Once, twenty years ago, before I was “old,” I had a strange experience. I woke in the middle of the night and couldn’t remember where I was. That wasn’t the strange experience—it happens to most of us from time to time when we are traveling, as I was. But on this occasion, I couldn’t remember who I was either. The loud crack that had awakened me still rang in my ears; it might have been a door slamming in the wind or a bowl breaking in my dream, but whatever it was, I fell through that crack into a dark space of not knowing. I asked myself, Where am I? and then, shocked, Who am I? I lay in bed, waiting. For a frightening split second I didn’t know anything about who I was. I couldn’t even have told you my name. Then my eyes grew used to the dark, and I made out the window curtains. Ah! I recognized the room, in a family house by the sea, and everything, my whole impermanent life, fell into place. I wonder if that moment before the remembering is what it’s like to have severe dementia. Or is this what Dogen was talking about?
If I lose my memory, will I stop being me, or is there a me beneath the memory? Is there a look in my eye that will stay no matter what I forget? The thing is, I don’t have dementia now, so worrying about it is a distraction from being present in my life, taking good care of myself, and focusing my attention on what’s important.
I believe that Dogen is talking about forgetting self-concern, and as I grow older, I notice what an excellent time it is to practice this kind of forgetting. It’s all about letting go. I can forget about accomplishing all my ambitions—it’s too late for that. I can forget about “making something of myself,” a telling expression. Sometimes, for a moment, I taste the relief of letting this self fold gently into the next self, moment by moment, like eggs into batter.
It’s time to forget some things and remember others. As a matter of fact, the planet needs all of us human beings to remember our history and to remember our own accountability in it. History is a process that we keep on making out of the stories we tell each other about the past. Before written language, or before most people had access to written language, people had only their own brains in which to store their knowledge, and so they were much more dependent on their memories than we are today and they gave their memories more exercise. Buddha’s disciple Ananda, for example, had a particularly prodigious memory and recalled every single thing he heard Buddha say. He passed the teachings on after Buddha’s death, and for centuries the monks and nuns of the sangha recited the sutras to each other, until they were finally written down.

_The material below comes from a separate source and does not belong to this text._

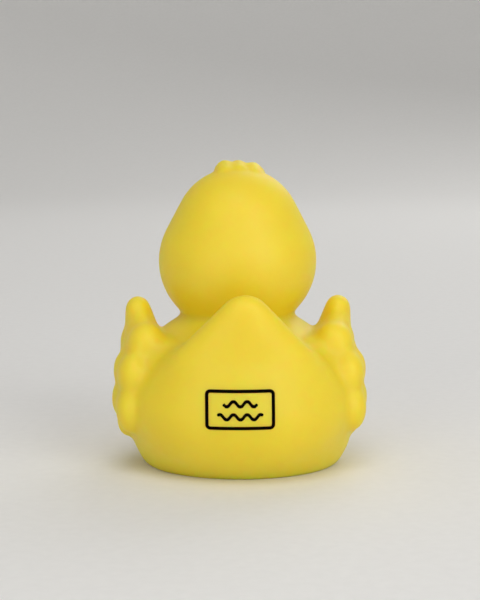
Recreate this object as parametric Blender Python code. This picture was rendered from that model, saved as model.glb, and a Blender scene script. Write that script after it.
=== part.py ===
"""Rubber duck: a bath duck moulded in one piece of soft vinyl.

The duck faces -Y and stands on Z = 0, with the origin under the middle of its length. Its forms are
convex hulls round balls: the head, for instance, is the hull round a cheek ball and a crown ball. A
voxel remesh fuses the forms into one skin, and smoothing rounds the creases between them, as they
are rounded in a moulding tool. The eyes and the bill stand out of the skin and are part of it.

The forms are in millimetres, and finished_duck() turns them to metres. A moulded duck is a sealed
bladder that can't be seen into, so it is one closed solid here, and its record gives its weight.
"""

from math import cos, pi, sin

import bmesh
import bpy
from mathutils import Matrix

MM = 0.001

# The skin
TRUNK_VOXEL = 0.8
TRUNK_SMOOTHING = 10
SKIN_VOXEL = 0.6
SKIN_SMOOTHING = 3
SKIN_TRIANGLES = 9000
FORWARD_TO_MIDDLE = 3.4  # from the forms' own origin to the middle of the duck's length

# The base and its rounded edge: (height, half width, half length) from the bottom up
BASE_RINGS = [(-0.3, 25.4, 23.0), (1.6, 27.0, 25.0), (5.5, 28.9, 27.6)]
BASE_MIDDLE = (-0.8, -1.2)
CUTTER_HALF_SIZE = 0.06


def ball(centre, radii):
    """A ball, or an ellipsoid where radii holds one radius for each axis."""
    if isinstance(radii, (int, float)):
        radii = (radii, radii, radii)
    return centre, radii


def mirrored(balls):
    return [((-x, y, z), radii) for (x, y, z), radii in balls]


BELLY = ball((0, -7, 17), (29.6, 24, 25.1))
RUMP = ball((0, 9, 17), (29.4, 24, 19.6))
TAIL_ROOT = ball((0, 21.5, 31.2), (18.5, 9, 5.5))
TAIL_TIP = ball((0, 26.8, 44.5), (5.6, 3.8, 3.9))
BACK = [ball((20, -4, 28.5), (6, 7, 7)), ball((19, 7, 27), (8, 9, 8))]
FLANK = ball((24, 7.5, 22), (5.5, 10.5, 9))
CHEEKS = ball((-0.1, -8, 53.2), (21.3, 20.5, 19.6))
CROWN = ball((-0.1, -7, 62.0), (17.0, 16.7, 16.4))

# One wing: long feathers along its rear edge, and shorter ones that cover their roots
WING_ROOT = ball((23.5, -12, 24), (5, 6, 8))
FEATHERS = [
    [WING_ROOT, ball((25.6, -4, 33), (4.9, 8, 6.0)), ball((26.8, -3, 40.9), (3.4, 4.8, 3.6))],
    [WING_ROOT, ball((25.0, 0, 32), (5.2, 6, 6.0)), ball((24.7, 7.5, 33.0), (5.0, 5.5, 5.8))],
    [WING_ROOT, ball((27.6, 1, 25), (4.6, 6, 6.2)), ball((27.9, 11, 25.4), (4.4, 5.8, 6.2))],
    [WING_ROOT, ball((28.2, 0, 18), (4.6, 6, 6.2)), ball((28.8, 12.5, 16.8), (3.9, 5.8, 6.3))],
]
COVERTS = [
    [WING_ROOT, ball((27.4, -9, 30), (3.6, 5, 5.0)), ball((29.0, -5, 31.5), (2.7, 4, 5.2))],
    [WING_ROOT, ball((29.0, -5, 25.5), (3.6, 5, 5.0)), ball((30.5, 6, 25.8), (2.9, 4, 5.2))],
    [WING_ROOT, ball((29.6, -5, 19), (3.6, 5, 5.0)), ball((31.0, 5, 18.2), (2.9, 4, 5.2))],
    [WING_ROOT, ball((29.2, -5, 13), (3.4, 5, 4.6)), ball((29.6, 1, 11.8), (3.0, 4, 4.6))],
]

# The solid of the wing, which the feathers stand out of by this much
WING_INSET = 1.3
WING_BODY = [
    (centre, [radius - WING_INSET for radius in radii])
    for feather in FEATHERS + COVERTS
    for centre, radii in feather
]

TUFT = [
    [ball((2.7, -7, 77.2), 2.6), ball((-3.8, -7, 76.8), 2.7), ball((-5.2, -7.5, 75.7), 2.2)],
    [ball((3.0, -5, 76.3), 2.8), ball((3.2, -8, 77.7), 2.6), ball((4.2, -12.5, 77.1), 1.9)],
    [ball((-0.4, -5, 76.5), 2.8), ball((-0.3, -8.5, 77.7), 2.6), ball((-0.8, -14, 77.7), 1.9)],
    [ball((-4.0, -5, 75.7), 2.8), ball((-4.0, -8, 77.2), 2.6), ball((-6.0, -12, 76.3), 1.9)],
]
BILL = [
    [
        ball((0, -24, 51.6), (9.4, 8, 5.6)),
        ball((0, -32, 50.8), (9.0, 4.5, 3.1)),
        ball((0, -36.4, 51.6), (6.6, 3.4, 2.1)),
    ],
    [ball((0, -23, 46.8), (7.6, 7, 3.8)), ball((0, -30.2, 46.2), (6.2, 3.8, 2.5))],
]
EYE = [ball((9.2, -22.4, 61.0), (3.6, 3.2, 4.8)), ball((9.2, -22.5, 61.2), (3.5, 3.1, 4.6))]


def ball_points(centre, radii, rows=28, columns=56):
    points = []
    for row in range(rows + 1):
        latitude = pi * (row / rows - 0.5)
        for column in range(columns):
            longitude = 2 * pi * column / columns
            direction = (
                cos(latitude) * cos(longitude),
                cos(latitude) * sin(longitude),
                sin(latitude),
            )
            points.append([c + r * d for c, r, d in zip(centre, radii, direction)])
    return points


def base_points(columns=96):
    points = []
    for height, half_width, half_length in BASE_RINGS:
        for column in range(columns):
            turn = 2 * pi * column / columns
            x = BASE_MIDDLE[0] + half_width * cos(turn)
            y = BASE_MIDDLE[1] + half_length * sin(turn)
            points.append((x, y, height))
    return points


def add_hull(bm, points):
    """Adds the convex hull round points, as a closed form of its own."""
    hull = bmesh.ops.convex_hull(bm, input=[bm.verts.new(point) for point in points])
    spare = hull["geom_interior"] + hull["geom_unused"]
    spare = list({item for item in spare if isinstance(item, bmesh.types.BMVert)})
    bmesh.ops.delete(bm, geom=spare, context="VERTS")


def add_chain(bm, balls):
    """Adds the hull round each ball and the next."""
    for first, second in zip(balls, balls[1:]):
        add_hull(bm, ball_points(*first) + ball_points(*second))


def add_trunk(bm):
    lowest = BASE_RINGS[0][0]
    body = ball_points(*BELLY) + ball_points(*RUMP)
    add_hull(bm, base_points() + [point for point in body if point[2] > lowest])
    rump = [point for point in ball_points(*RUMP) if point[2] > lowest]
    add_hull(bm, rump + ball_points(*TAIL_ROOT))
    for chain in [[TAIL_ROOT, TAIL_TIP], [CHEEKS, CROWN]]:
        add_chain(bm, chain)
    for chain in [BACK, [BACK[1], FLANK]] + FEATHERS + COVERTS:
        add_chain(bm, chain)
        add_chain(bm, mirrored(chain))
    for wing_body in [WING_BODY, mirrored(WING_BODY)]:
        add_hull(bm, [point for form in wing_body for point in ball_points(*form)])


def add_details(bm):
    for chain in TUFT + BILL + [EYE, mirrored(EYE)]:
        add_chain(bm, chain)


def fused_mesh(name, bm, voxel, smoothing):
    """One smooth skin round all the forms in bm, which it frees."""
    forms = bpy.data.objects.new(name, bpy.data.meshes.new(name))
    bpy.context.scene.collection.objects.link(forms)
    bm.to_mesh(forms.data)
    bm.free()
    remesh = forms.modifiers.new("Fuse the forms", "REMESH")
    remesh.mode = "VOXEL"
    remesh.voxel_size = voxel
    smooth = forms.modifiers.new("Round the creases", "SMOOTH")
    smooth.factor = 0.5
    smooth.iterations = smoothing
    graph = bpy.context.evaluated_depsgraph_get()
    mesh = bpy.data.meshes.new_from_object(forms.evaluated_get(graph))
    bpy.data.objects.remove(forms)
    return mesh


def skin_mesh():
    """The whole outside of the duck, with the base not yet cut flat."""
    trunk = bmesh.new()
    add_trunk(trunk)
    skin = bmesh.new()
    skin.from_mesh(fused_mesh("trunk", trunk, TRUNK_VOXEL, TRUNK_SMOOTHING))
    add_details(skin)
    return fused_mesh("skin", skin, SKIN_VOXEL, SKIN_SMOOTHING)


def vinyl():
    material = bpy.data.materials.new("Yellow vinyl")
    material.use_nodes = True
    shader = material.node_tree.nodes["Principled BSDF"]
    shader.inputs["Base Color"].default_value = (0.86, 0.62, 0.055, 1.0)
    shader.inputs["Roughness"].default_value = 0.48
    shader.inputs["Metallic"].default_value = 0.0
    return material


def below_ground():
    """A block whose top is the ground, to cut the base flat."""
    block = bpy.data.meshes.new("below_ground")
    bm = bmesh.new()
    bmesh.ops.create_cube(bm, size=2 * CUTTER_HALF_SIZE)
    bmesh.ops.translate(bm, vec=(0, 0, -CUTTER_HALF_SIZE), verts=bm.verts)
    bm.to_mesh(block)
    bm.free()
    cutter = bpy.data.objects.new("below_ground", block)
    bpy.context.scene.collection.objects.link(cutter)
    cutter.hide_render = True
    cutter.display_type = "WIRE"
    return cutter


def finished_duck():
    mesh = skin_mesh()
    mesh.transform(Matrix.Scale(MM, 4) @ Matrix.Translation((0, FORWARD_TO_MIDDLE, 0)))
    mesh.materials.append(vinyl())
    mesh.shade_smooth()
    duck = bpy.data.objects.new("duck", mesh)
    bpy.context.scene.collection.objects.link(duck)

    triangles = sum(len(face.vertices) - 2 for face in mesh.polygons)
    thin = duck.modifiers.new("Fewer triangles", "DECIMATE")
    thin.ratio = SKIN_TRIANGLES / triangles
    flatten = duck.modifiers.new("Flat base", "BOOLEAN")
    flatten.operation = "DIFFERENCE"
    flatten.solver = "EXACT"
    flatten.object = below_ground()
    return duck


def clear_scene():
    for obj in list(bpy.data.objects):
        bpy.data.objects.remove(obj)


def build():
    clear_scene()
    finished_duck()


if __name__ == "__main__":
    build()
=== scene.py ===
"""Looks for the rubber duck: its vinyl skin in full detail, its paint and its print.

The skin has the forms that the CAD solid was made from, fused on a finer grid, so it lies where that
solid lies and stands for it. Paint and print are thin closed films that follow the skin: each is the
patch of skin inside an outline, and an outline is a function that is positive inside it.

Like the forms, outlines are in millimetres in the duck's frame, which faces -Y and stands on Z = 0.
"""

from math import cos, hypot, inf, pi, radians, sin, sqrt

import bmesh
import bpy
from mathutils import Matrix, Vector


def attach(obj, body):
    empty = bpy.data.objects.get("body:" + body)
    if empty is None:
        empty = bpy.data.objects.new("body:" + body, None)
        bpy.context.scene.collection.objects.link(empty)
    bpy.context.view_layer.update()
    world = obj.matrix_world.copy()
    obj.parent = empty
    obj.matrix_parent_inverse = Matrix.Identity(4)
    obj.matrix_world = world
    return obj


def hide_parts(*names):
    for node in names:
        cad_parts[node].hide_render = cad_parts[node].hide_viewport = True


MM = 0.001

# The skin: the grids its forms are fused on, and how often each fused skin is smoothed
TRUNK_VOXEL = 0.7
TRUNK_SMOOTHING = 13
SKIN_VOXEL = 0.56
SKIN_SMOOTHING = 4
SMOOTH_FACTOR = 0.5
FORWARD_TO_MIDDLE = 3.4  # from the forms' own origin to the middle of the duck's length

# The base and its rounded edge: (height, half width, half length) from the bottom up
BASE_RINGS = [(-0.3, 25.4, 23.0), (1.6, 27.0, 25.0), (5.5, 28.9, 27.6)]
BASE_MIDDLE = (-0.8, -1.2)

# Films of paint and ink: how far they stand out of the skin, and reach into it
BILL_PAINT = 0.04
EYE_WHITE = 0.05
EYE_BLACK = 0.09
INK = 0.04
FILM_ROOT = 0.05

# How far paint spreads past the form that it covers
BILL_PAINT_SPREAD = 0.5
EYE_WHITE_SPREAD = 0.15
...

The printing press made shared memory available to more people, and the Internet has further democratized our cultural memory. If you forget the books of the Old Testament, you can look them up. But there are still some things that Google can’t remember for you, like where you parked the car. And the stories of your life—they aren’t on the Internet either. How was it, for example, to be sitting in bed nursing your newborn baby when you learned on the TV news of Martin Luther King Jr.’s assassination?
Oh, by the way, it’s creel, that wicker basket for fish.